LOS ANGELES (CNS) - A South Los Angeles man convicted of second-degree murder and assault on a child causing death for his 4-year-old daughter's drowning death in a walk-in bathtub was sentenced today to 25 years to life in state prison.
Jurors deliberated about three hours before finding Charles Richard Lee, now 26, guilty Oct. 13 of the two charges stemming from the Dec. 2, 2018, drowning of his daughter, Zaraellia Thompson.
Deputy District Attorney Colby Cano told the downtown Los Angeles jury that the evidence against Lee was ``overwhelming.''
The prosecutor questioned whether it was ``reasonable'' to think that Zaraellia drowned ``accidentally'' and not as a result of Lee's conduct, given a series of fresh injuries and others, including scalding injuries, that Cano had described earlier as ``days to weeks old.''
Lee's attorney, Michael Many, countered that the girl's death was a ``terrible accident.''
``There's nothing to suggest he snapped,'' the defense lawyer told jurors in urging them to ``follow the law.''
The girl -- who had been dropped off a few weeks earlier at her father's home and hadn't lived with him for the first years of her life -- died at a hospital after paramedics were summoned to the house in the 1500 block of East 42nd Street. The Los Angeles County coroner's office subsequently classified the girl's death as a homicide.

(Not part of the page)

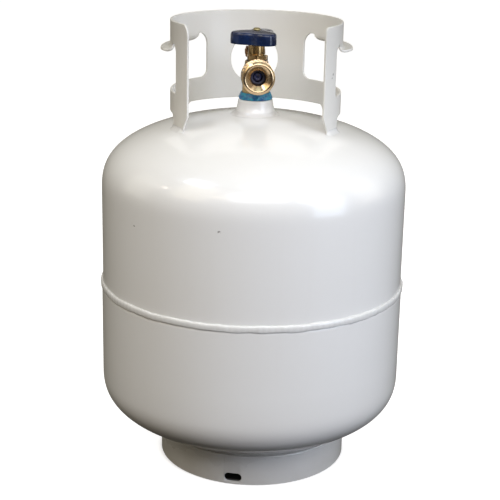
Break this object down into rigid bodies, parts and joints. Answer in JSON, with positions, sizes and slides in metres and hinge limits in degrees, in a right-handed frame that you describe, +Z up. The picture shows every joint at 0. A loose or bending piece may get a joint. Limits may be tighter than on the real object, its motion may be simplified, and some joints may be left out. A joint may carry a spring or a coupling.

Lee spoke to Los Angeles Police Department detectives at the hospital where his daughter was taken and then went back to the house for a videotaped ``re-creation'' in which he told police that he briefly left the girl to get a towel and returned to find her unresponsive in the tub.
Firefighter/paramedic Jesse Pena, who responded to a 911 call about the girl's drowning, testified during the trial that he scooped the girl up from a dark bedroom and took her outside to a gurney, where he could see that she had ``different types of wounds throughout her body.''
``They were something that was very abnormal,'' Pena told jurors. ``We saw the wounds. They were in different stages of healing.''
Pena testified that the girl's father -- who rode in the ambulance as she was taken to the hospital -- initially said the other injuries were about two days old and then said they were about two weeks old.
The man explained that the girl had been to the beach with her mother and might have gotten an infection from the sand or water, and that she liked to sit next to a heater and could have burned herself, but that he didn't know how she had drowned, according to the prosecution's first witness.
The defendant's mother testified that Lee had introduced the girl to her as his daughter that year, and that she didn't know anything was wrong that day until she heard the sound of fire engines.
Lee, who was 23 at the time, was arrested that day and has remained behind bars since then.